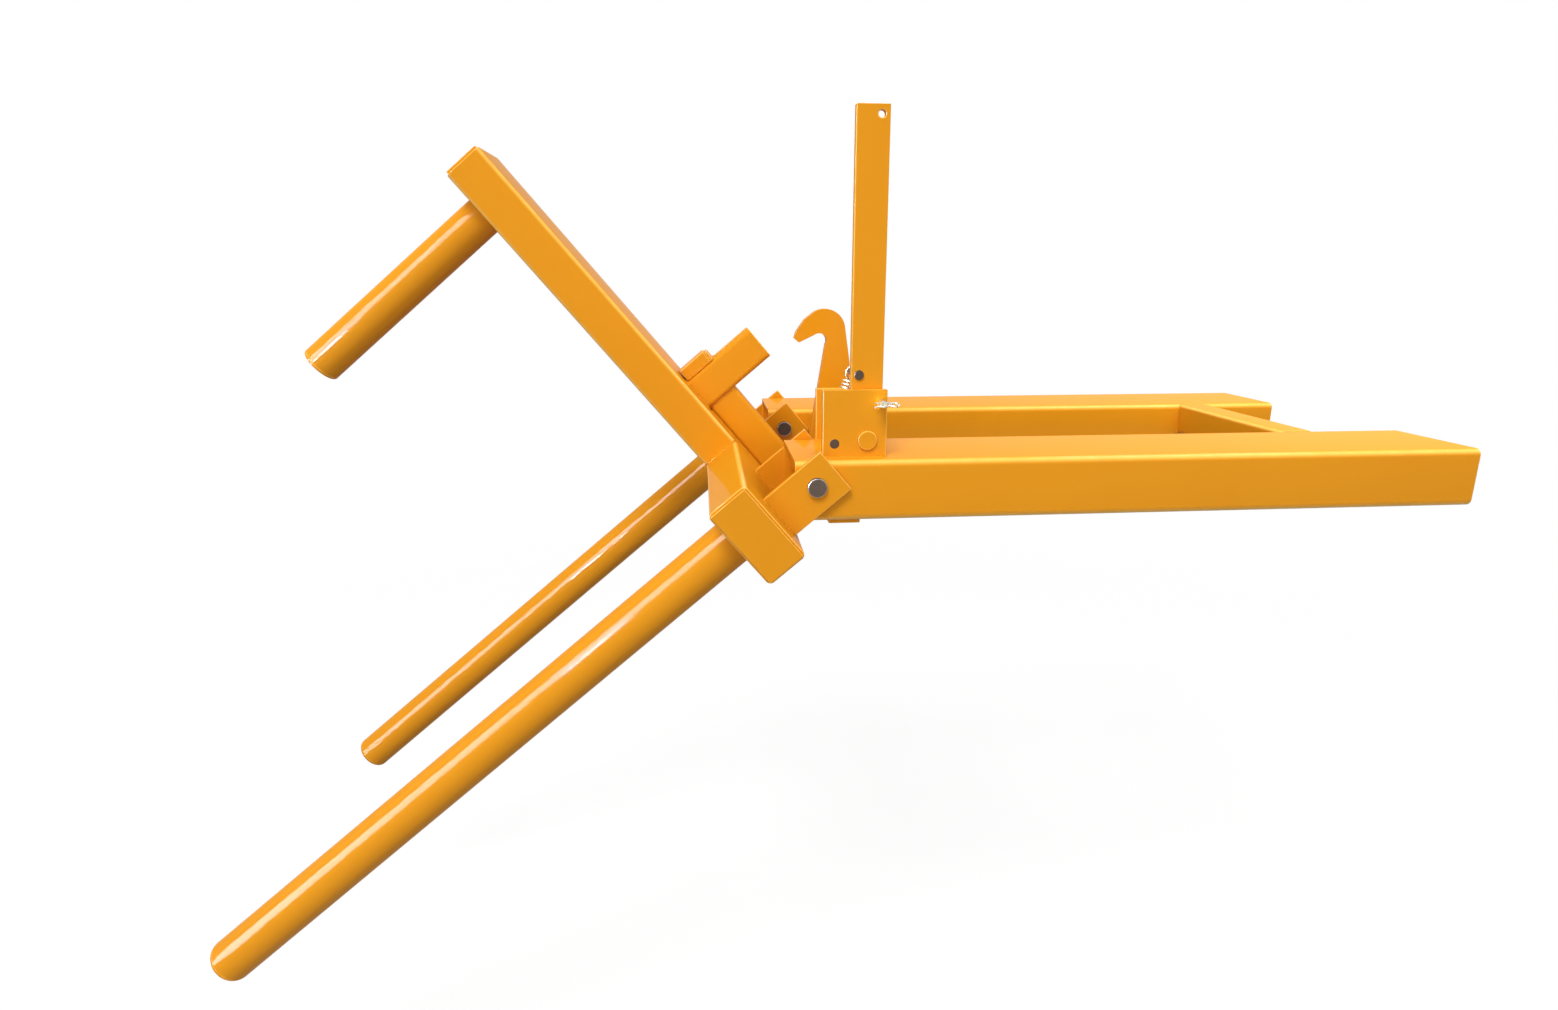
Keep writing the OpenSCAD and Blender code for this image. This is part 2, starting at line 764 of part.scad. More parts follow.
// The slot runs from the stub's open end past the hook's nose, and lets the hook reach the pin
module catch_stub() {
    slot_x = tip_x - slot_front;
    color(paint) on_cradle() difference() {
        translate([0, 0, stub_z + stub_size / 2]) run_x(-cradle_x, cradle_x + stub_reach)
            box_section(stub_size, stub_size, stub_wall, stub_wall + 2);
        translate([slot_x, -slot_half, stub_z - eps])
            cube([stub_reach - slot_x + eps, 2 * slot_half, stub_size + 2 * eps]);
        rod(catch_x, catch_z, catch_d, -stub_size, 2 * stub_size);
    }
}

module catch_pin() {
    color(paint) on_cradle() rod(catch_x, catch_z, catch_d, -stub_size / 2, stub_size);
}

module post_brace() {
    color(paint) on_cradle() translate([-cradle_x + brace_depth / 2, 0, -brace_down])
        linear_extrude(stub_z + brace_down)
            box_section(brace_depth, brace_w, stub_wall, stub_wall + 2);
}

module stop_block() {
    color(paint) on_cradle() translate([-cradle_x + block_gap, -block_w / 2, stub_top])
        cube([block_len, block_w, block_h]);
}

module stop_plate() {
    color(paint) on_cradle()
        translate([-cradle_x + block_gap + block_len, -block_w / 2, stub_top])
            cube([block_plate_t, block_w, block_h - block_plate_drop]);
}

module lug(y, right) {
    color(paint) on_side(right) on_cradle() plate(y, lug_t) difference() {
        translate([-cradle_x, -lug_down]) square([lug_len, lug_up + lug_down]);
        circle(d = pin_d);
    }
}

module left_outer_lug() { lug(-outer_lug_y - lug_t, false); }

module left_inner_lug() { lug(-inner_lug_y - lug_t, false); }

module right_inner_lug() { lug(-inner_lug_y - lug_t, true); }

module right_outer_lug() { lug(-outer_lug_y - lug_t, true); }

module hinge_pin(right) {
    start = -outer_lug_y - lug_t - pin_proud_out;
    end = -inner_lug_y + pin_proud_in;
    color(dark_steel) on_side(right) at_hinge() rod(0, 0, pin_d, start, end - start);
}

module left_hinge_pin() { hinge_pin(false); }

module right_hinge_pin() { hinge_pin(true); }

left_fork_sleeve();
right_fork_sleeve();
left_hinge_bush();
right_hinge_bush();
front_cross_tube();
rear_cross_tube();
left_wear_pad();
right_wear_pad();
outer_latch_plate();
inner_latch_plate();
left_hook_cheek();
right_hook_cheek();
spring_anchor_pin();
anchor_spacer();
clip_post();
hairpin_clip();
latch_shaft();
shaft_collar();
latch_hook();
release_lever();
spring_peg();
latch_spring();
cradle_cross_tube();
left_cross_tube_cap();
right_cross_tube_cap();
cradle_post();
post_cap();
upper_tube();
upper_tube_cap();
left_tine();
right_tine();
left_tine_cap();
right_tine_cap();
catch_stub();
catch_pin();
post_brace();
stop_block();
stop_plate();
left_outer_lug();
left_inner_lug();
right_inner_lug();
right_outer_lug();
left_hinge_pin();
right_hinge_pin();
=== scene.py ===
"""Finishes a fork-mounted drum handler: eased steel, weld beads, wire parts, paint and a plain studio."""

import json
import math

import bmesh
import bpy
from bpy.props import FloatProperty, FloatVectorProperty, IntProperty, PointerProperty
from mathutils import Matrix, Vector

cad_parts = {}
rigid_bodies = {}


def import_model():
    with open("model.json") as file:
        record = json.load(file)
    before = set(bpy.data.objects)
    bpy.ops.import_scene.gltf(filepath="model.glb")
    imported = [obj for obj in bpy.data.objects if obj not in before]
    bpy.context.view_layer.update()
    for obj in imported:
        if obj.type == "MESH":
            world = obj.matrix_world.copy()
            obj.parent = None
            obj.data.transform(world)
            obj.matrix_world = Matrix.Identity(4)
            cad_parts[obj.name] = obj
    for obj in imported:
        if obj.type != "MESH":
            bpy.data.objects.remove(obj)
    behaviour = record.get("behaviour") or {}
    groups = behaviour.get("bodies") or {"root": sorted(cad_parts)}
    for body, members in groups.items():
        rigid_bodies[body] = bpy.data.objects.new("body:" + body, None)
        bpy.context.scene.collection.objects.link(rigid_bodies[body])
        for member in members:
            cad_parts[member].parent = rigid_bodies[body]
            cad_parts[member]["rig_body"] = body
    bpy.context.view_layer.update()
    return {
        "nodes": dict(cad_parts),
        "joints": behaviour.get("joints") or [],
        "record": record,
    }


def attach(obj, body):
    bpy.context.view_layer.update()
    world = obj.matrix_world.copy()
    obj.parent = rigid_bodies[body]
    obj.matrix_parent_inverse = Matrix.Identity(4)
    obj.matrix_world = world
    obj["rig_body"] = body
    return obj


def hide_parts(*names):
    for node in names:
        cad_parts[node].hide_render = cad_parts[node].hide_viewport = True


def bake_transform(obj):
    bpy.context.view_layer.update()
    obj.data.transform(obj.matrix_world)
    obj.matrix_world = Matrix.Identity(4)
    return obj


bl_info = {
    "name": "Drum Handler Finish",
    "version": (1, 0, 0),
    "blender": (4, 5, 0),
    "location": "3D View > Sidebar > Drum Handler",
    "description": "Eases steel edges, lays weld beads, winds the wire parts and paints a drum handler",
    "category": "Object",
}

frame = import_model()

MM = 0.001
ORIGIN = Matrix.Identity(4)
X, Y, Z = Vector((1, 0, 0)), Vector((0, 1, 0)), Vector((0, 0, 1))


# Measures taken from the frame


def joint(name):
    """A joint of the frame, by its name."""
    return next(j for j in frame["joints"] if j["name"] == name)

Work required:
Restate the data above word for word.

Completed exercise:
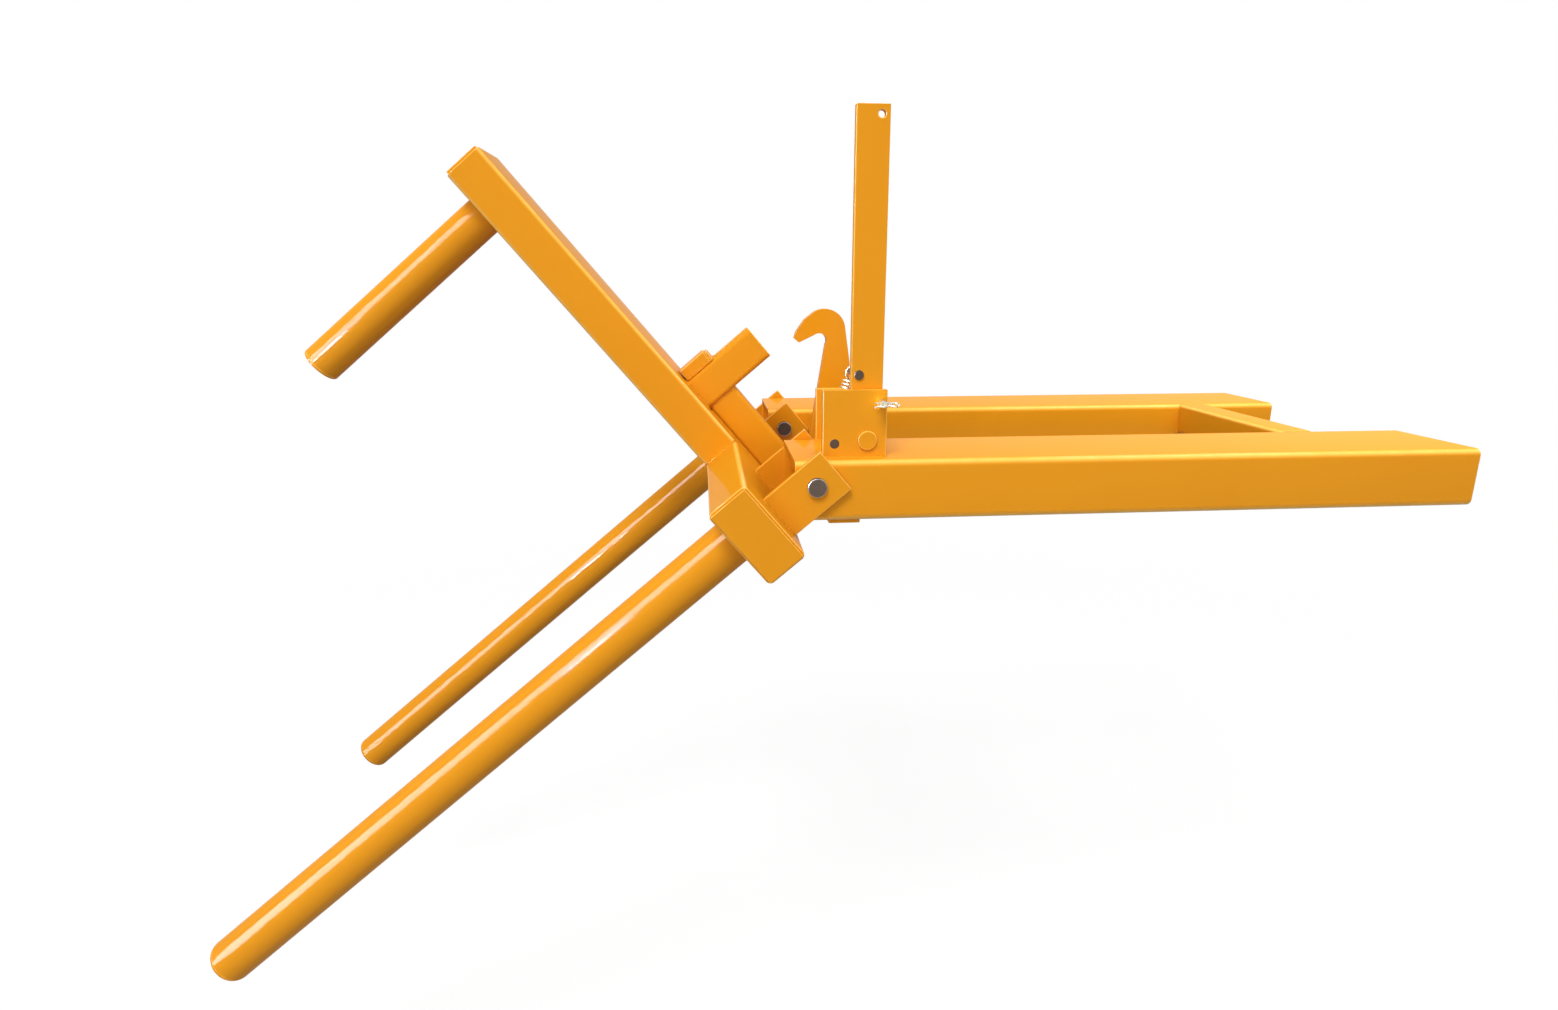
Keep writing the OpenSCAD and Blender code for this image. This is part 2, starting at line 764 of part.scad. More parts follow.
// The slot runs from the stub's open end past the hook's nose, and lets the hook reach the pin
module catch_stub() {
    slot_x = tip_x - slot_front;
    color(paint) on_cradle() difference() {
        translate([0, 0, stub_z + stub_size / 2]) run_x(-cradle_x, cradle_x + stub_reach)
            box_section(stub_size, stub_size, stub_wall, stub_wall + 2);
        translate([slot_x, -slot_half, stub_z - eps])
            cube([stub_reach - slot_x + eps, 2 * slot_half, stub_size + 2 * eps]);
        rod(catch_x, catch_z, catch_d, -stub_size, 2 * stub_size);
    }
}

module catch_pin() {
    color(paint) on_cradle() rod(catch_x, catch_z, catch_d, -stub_size / 2, stub_size);
}

module post_brace() {
    color(paint) on_cradle() translate([-cradle_x + brace_depth / 2, 0, -brace_down])
        linear_extrude(stub_z + brace_down)
            box_section(brace_depth, brace_w, stub_wall, stub_wall + 2);
}

module stop_block() {
    color(paint) on_cradle() translate([-cradle_x + block_gap, -block_w / 2, stub_top])
        cube([block_len, block_w, block_h]);
}

module stop_plate() {
    color(paint) on_cradle()
        translate([-cradle_x + block_gap + block_len, -block_w / 2, stub_top])
            cube([block_plate_t, block_w, block_h - block_plate_drop]);
}

module lug(y, right) {
    color(paint) on_side(right) on_cradle() plate(y, lug_t) difference() {
        translate([-cradle_x, -lug_down]) square([lug_len, lug_up + lug_down]);
        circle(d = pin_d);
    }
}

module left_outer_lug() { lug(-outer_lug_y - lug_t, false); }

module left_inner_lug() { lug(-inner_lug_y - lug_t, false); }

module right_inner_lug() { lug(-inner_lug_y - lug_t, true); }

module right_outer_lug() { lug(-outer_lug_y - lug_t, true); }

module hinge_pin(right) {
    start = -outer_lug_y - lug_t - pin_proud_out;
    end = -inner_lug_y + pin_proud_in;
    color(dark_steel) on_side(right) at_hinge() rod(0, 0, pin_d, start, end - start);
}

module left_hinge_pin() { hinge_pin(false); }

module right_hinge_pin() { hinge_pin(true); }

left_fork_sleeve();
right_fork_sleeve();
left_hinge_bush();
right_hinge_bush();
front_cross_tube();
rear_cross_tube();
left_wear_pad();
right_wear_pad();
outer_latch_plate();
inner_latch_plate();
left_hook_cheek();
right_hook_cheek();
spring_anchor_pin();
anchor_spacer();
clip_post();
hairpin_clip();
latch_shaft();
shaft_collar();
latch_hook();
release_lever();
spring_peg();
latch_spring();
cradle_cross_tube();
left_cross_tube_cap();
right_cross_tube_cap();
cradle_post();
post_cap();
upper_tube();
upper_tube_cap();
left_tine();
right_tine();
left_tine_cap();
right_tine_cap();
catch_stub();
catch_pin();
post_brace();
stop_block();
stop_plate();
left_outer_lug();
left_inner_lug();
right_inner_lug();
right_outer_lug();
left_hinge_pin();
right_hinge_pin();
=== scene.py ===
"""Finishes a fork-mounted drum handler: eased steel, weld beads, wire parts, paint and a plain studio."""

import json
import math

import bmesh
import bpy
from bpy.props import FloatProperty, FloatVectorProperty, IntProperty, PointerProperty
from mathutils import Matrix, Vector

cad_parts = {}
rigid_bodies = {}


def import_model():
    with open("model.json") as file:
        record = json.load(file)
    before = set(bpy.data.objects)
    bpy.ops.import_scene.gltf(filepath="model.glb")
    imported = [obj for obj in bpy.data.objects if obj not in before]
    bpy.context.view_layer.update()
    for obj in imported:
        if obj.type == "MESH":
            world = obj.matrix_world.copy()
            obj.parent = None
            obj.data.transform(world)
            obj.matrix_world = Matrix.Identity(4)
            cad_parts[obj.name] = obj
    for obj in imported:
        if obj.type != "MESH":
            bpy.data.objects.remove(obj)
    behaviour = record.get("behaviour") or {}
    groups = behaviour.get("bodies") or {"root": sorted(cad_parts)}
    for body, members in groups.items():
        rigid_bodies[body] = bpy.data.objects.new("body:" + body, None)
        bpy.context.scene.collection.objects.link(rigid_bodies[body])
        for member in members:
            cad_parts[member].parent = rigid_bodies[body]
            cad_parts[member]["rig_body"] = body
    bpy.context.view_layer.update()
    return {
        "nodes": dict(cad_parts),
        "joints": behaviour.get("joints") or [],
        "record": record,
    }


def attach(obj, body):
    bpy.context.view_layer.update()
    world = obj.matrix_world.copy()
    obj.parent = rigid_bodies[body]
    obj.matrix_parent_inverse = Matrix.Identity(4)
    obj.matrix_world = world
    obj["rig_body"] = body
    return obj


def hide_parts(*names):
    for node in names:
        cad_parts[node].hide_render = cad_parts[node].hide_viewport = True


def bake_transform(obj):
    bpy.context.view_layer.update()
    obj.data.transform(obj.matrix_world)
    obj.matrix_world = Matrix.Identity(4)
    return obj


bl_info = {
    "name": "Drum Handler Finish",
    "version": (1, 0, 0),
    "blender": (4, 5, 0),
    "location": "3D View > Sidebar > Drum Handler",
    "description": "Eases steel edges, lays weld beads, winds the wire parts and paints a drum handler",
    "category": "Object",
}

frame = import_model()

MM = 0.001
ORIGIN = Matrix.Identity(4)
X, Y, Z = Vector((1, 0, 0)), Vector((0, 1, 0)), Vector((0, 0, 1))


# Measures taken from the frame


def joint(name):
    """A joint of the frame, by its name."""
    return next(j for j in frame["joints"] if j["name"] == name)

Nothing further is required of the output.